begin Exercise inputs

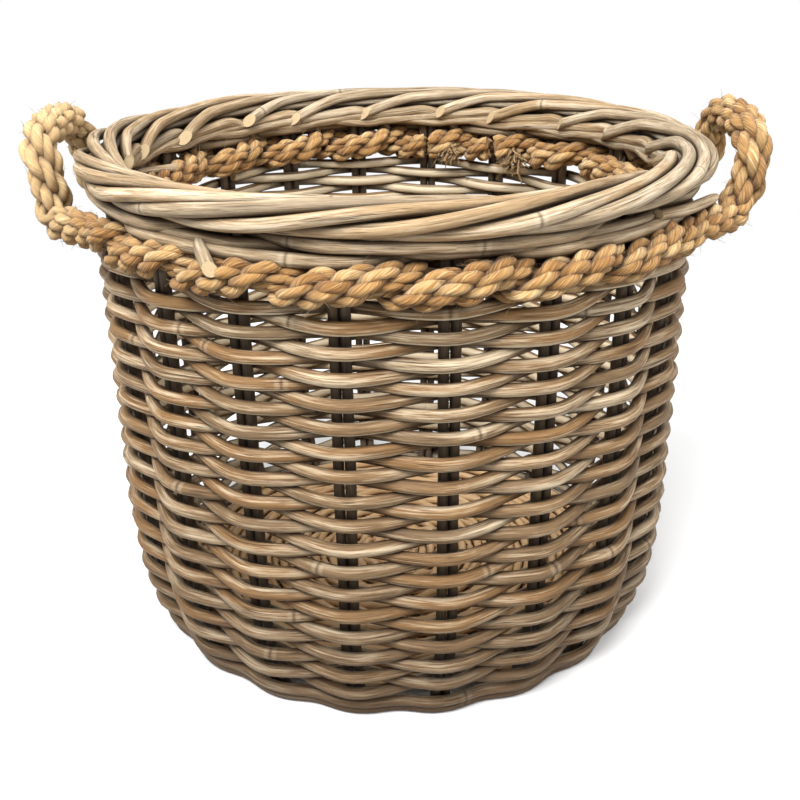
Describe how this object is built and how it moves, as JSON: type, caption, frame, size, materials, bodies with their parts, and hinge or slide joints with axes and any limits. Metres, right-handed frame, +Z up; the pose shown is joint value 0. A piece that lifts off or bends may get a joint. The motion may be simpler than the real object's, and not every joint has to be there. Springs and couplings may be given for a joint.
{
  "type": "woven laundry basket",
  "caption": "Round laundry basket of woven rattan rods with a thick rolled rod border and a rope twined round its neck that stands up as a carrying loop on each side.",
  "frame": {"origin": "on the floor under the centre of the basket", "axes": "+Z up, a carrying loop on +X and on -X, front towards -Y"},
  "size_m": [0.578, 0.5004, 0.426],
  "materials": {
    "rattan": "weathered, matt",
    "dark_rattan": "dark stained, matt",
    "pale_rattan": "weathered grey, matt",
    "peeled_rattan": "raw, matt",
    "coir_rope": "hairy fibre"
  },
  "bodies": {
    "basket": {"base_mat": "peeled_rattan", "base_spokes": "dark_rattan", "border": "pale_rattan", "foot_wale_lower": "dark_rattan", "foot_wale_upper": "dark_rattan", "rope_a_round": "coir_rope", "rope_a_tail": "coir_rope", "rope_b_round": "coir_rope", "rope_b_start": "coir_rope", "stake_01": "dark_rattan", "stake_02": "dark_rattan", "stake_03": "dark_rattan", "stake_04": "dark_rattan", "stake_05": "dark_rattan", "stake_06": "dark_rattan", "stake_07": "dark_rattan", "stake_08": "dark_rattan", "stake_09": "dark_rattan", "stake_10": "dark_rattan", "stake_11": "dark_rattan", "stake_12": "dark_rattan", "stake_13": "dark_rattan", "stake_14": "dark_rattan", "stake_15": "dark_rattan", "stake_16": "dark_rattan", "stake_17": "dark_rattan", "stake_18": "dark_rattan", "stake_19": "dark_rattan", "stake_20": "dark_rattan", "top_wale_lower": "pale_rattan", "top_wale_upper": "pale_rattan", "weaver_a1": "rattan", "weaver_a2": "rattan", "weaver_a3": "rattan", "weaver_a4": "rattan", "weaver_a5": "rattan", "weaver_a6": "rattan", "weaver_a7": "rattan", "weaver_a8": "rattan", "weaver_b1": "rattan", "weaver_b2": "rattan", "weaver_b3": "rattan", "weaver_b4": "rattan", "weaver_b5": "rattan", "weaver_b6": "rattan", "weaver_b7": "rattan", "weaver_b8": "rattan"},
    "handle_left": {"handle_left": "coir_rope"},
    "handle_right": {"handle_right": "coir_rope"}
  },
  "joints": [
    {"name": "right_loop_swing", "type": "hinge", "parent": "basket", "child": "handle_right", "pos_m": [0.26, 0, 0.349], "axis": [0, 1, 0], "range_deg": [-6, 60], "stiffness_Nm_per_rad": 1},
    {"name": "left_loop_swing", "type": "hinge", "parent": "basket", "child": "handle_left", "pos_m": [-0.26, 0, 0.349], "axis": [0, -1, 0], "range_deg": [-6, 60], "stiffness_Nm_per_rad": 1}
  ]
}
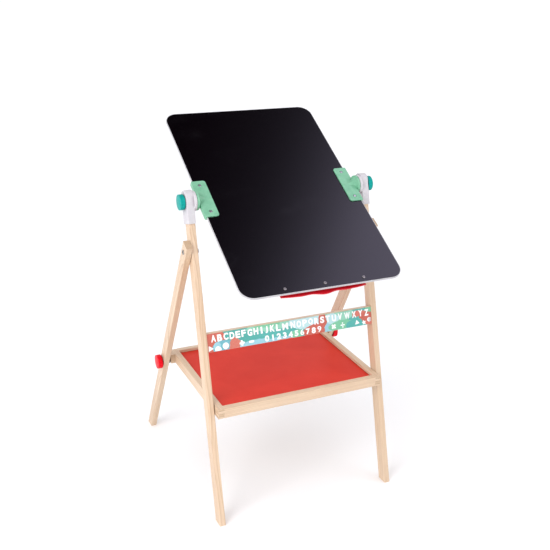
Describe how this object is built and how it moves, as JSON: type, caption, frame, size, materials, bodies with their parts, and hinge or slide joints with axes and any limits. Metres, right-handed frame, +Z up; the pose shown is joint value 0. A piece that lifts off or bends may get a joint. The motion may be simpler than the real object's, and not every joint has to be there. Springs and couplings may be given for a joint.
{
  "type": "flip chart easel",
  "caption": "Folding wooden easel with a tilting double-sided board between two front legs, hinged rear legs, a storage tray and clamp knobs.",
  "frame": {"origin": "on the floor, at the middle of the easel's overall width and depth at rest", "axes": "+X to the easel's right as seen from its front, +Y from the front legs to the rear legs, +Z up"},
  "size_m": [0.5334, 0.5834, 0.8942],
  "materials": {
    "pine": "planed pine bar, clear lacquer, eased edges",
    "pine_dowel": "fluted beech dowel, glued",
    "fibreboard": "medium density fibreboard core",
    "red_panel": "hardboard with a satin red plastic film",
    "chalkboard_black": "satin black chalkboard coating on thin sheet steel",
    "whiteboard_white": "gloss white dry-wipe coating on thin sheet steel",
    "band_grey": "pale grey plastic edge band",
    "mint_plastic": "moulded mint green plastic, satin",
    "white_plastic": "moulded white plastic, satin",
    "teal_plastic": "moulded teal plastic, semi gloss",
    "red_plastic": "moulded red plastic, semi gloss",
    "clip_red": "moulded red plastic, semi gloss",
    "collar_black": "moulded dark plastic",
    "washer_nylon": "natural nylon",
    "strip_print": "printed colour panel, satin",
    "zinc_steel": "zinc plated steel",
    "spring_steel": "spring steel wire",
    "brass_insert": "knurled brass"
  },
  "bodies": {
    "front_frame": {"front_left_leg": "pine", "front_right_leg": "pine", "crossbar": "pine", "crossbar_dowels": "pine_dowel", "alphabet_panel": "strip_print", "left_post_cap": "white_plastic", "right_post_cap": "white_plastic", "hinge_bolts": "zinc_steel", "hinge_nuts": "zinc_steel", "hinge_washers": "washer_nylon", "tray_pivot_bolts": "zinc_steel", "tray_pivot_inserts": "brass_insert", "tray_pivot_washers": "washer_nylon"},
    "board": {"board_core": "fibreboard", "chalkboard_face": "chalkboard_black", "whiteboard_face": "whiteboard_white", "board_edge_band": "band_grey", "left_board_bracket": "mint_plastic", "right_board_bracket": "mint_plastic", "bracket_screws": "zinc_steel", "bracket_nuts": "zinc_steel", "left_pivot_bolt": "zinc_steel", "right_pivot_bolt": "zinc_steel", "clip_base": "clip_red", "clip_screws": "zinc_steel", "clip_pin": "zinc_steel", "clip_springs": "spring_steel"},
    "paper_clip_lever": {"clip_lever": "clip_red"},
    "left_teal_clamp": {"left_teal_knob": "teal_plastic", "left_teal_knob_insert": "brass_insert"},
    "right_teal_clamp": {"right_teal_knob": "teal_plastic", "right_teal_knob_insert": "brass_insert"},
    "tray": {"tray_front_rail": "pine", "tray_back_rail": "pine", "tray_left_rail": "pine", "tray_right_rail": "pine", "tray_left_block": "pine", "tray_right_block": "pine", "tray_panel": "red_panel", "back_rail_dowels": "pine_dowel"},
    "left_rear_leg": {"rear_left_leg": "pine", "left_leg_collar": "collar_black", "left_knob_washer": "zinc_steel"},
    "right_rear_leg": {"rear_right_leg": "pine", "right_leg_collar": "collar_black", "right_knob_washer": "zinc_steel"},
    "left_red_clamp": {"left_red_knob": "red_plastic", "left_knob_stud": "zinc_steel"},
    "right_red_clamp": {"right_red_knob": "red_plastic", "right_knob_stud": "zinc_steel"}
  },
  "joints": [
    {"name": "board_flip", "type": "hinge", "parent": "front_frame", "child": "board", "pos_m": [0, -0.03068, 0.742], "axis": [1, 0, 0], "continuous": true},
    {"name": "left_teal_knob_turn", "type": "hinge", "parent": "front_frame", "child": "left_teal_clamp", "pos_m": [-0.245, -0.03068, 0.742], "axis": [-1, 0, 0], "continuous": true},
    {"name": "right_teal_knob_turn", "type": "hinge", "parent": "front_frame", "child": "right_teal_clamp", "pos_m": [0.245, -0.03068, 0.742], "axis": [1, 0, 0], "continuous": true},
    {"name": "tray_fold", "type": "hinge", "parent": "front_frame", "child": "tray", "pos_m": [0, -0.15836, 0.2655], "axis": [1, 0, 0], "range_deg": [0, 62]},
    {"name": "left_rear_leg_fold", "type": "hinge", "parent": "front_frame", "child": "left_rear_leg", "pos_m": [-0.2435, -0.06015, 0.632], "axis": [-1, 0, 0], "range_deg": [0, 39.5]},
    {"name": "right_rear_leg_fold", "type": "hinge", "parent": "front_frame", "child": "right_rear_leg", "pos_m": [0.2435, -0.06015, 0.632], "axis": [-1, 0, 0], "range_deg": [0, 39.5]},
    {"name": "left_red_knob_turn", "type": "hinge", "parent": "left_rear_leg", "child": "left_red_clamp", "pos_m": [-0.258, 0.13472, 0.2655], "axis": [-1, 0, 0], "continuous": true},
    {"name": "right_red_knob_turn", "type": "hinge", "parent": "right_rear_leg", "child": "right_red_clamp", "pos_m": [0.258, 0.13472, 0.2655], "axis": [1, 0, 0], "continuous": true},
    {"name": "paper_clip_press", "type": "hinge", "parent": "board", "child": "paper_clip_lever", "pos_m": [0, -0.26828, 0.59154], "axis": [-1, 0, 0], "range_deg": [0, 18], "stiffness_Nm_per_rad": 0.6, "springref_deg": -20.05}
  ],
  "couplings": [
    {"joint": "left_rear_leg_fold", "follows": "tray_fold", "ratio": 0.6371},
    {"joint": "right_rear_leg_fold", "follows": "tray_fold", "ratio": 0.6371}
  ]
}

end Exercise inputs

- **What the task requires**
Tally the lines of the records holding the word "caption", then state only the tally.

- **Complete response**
4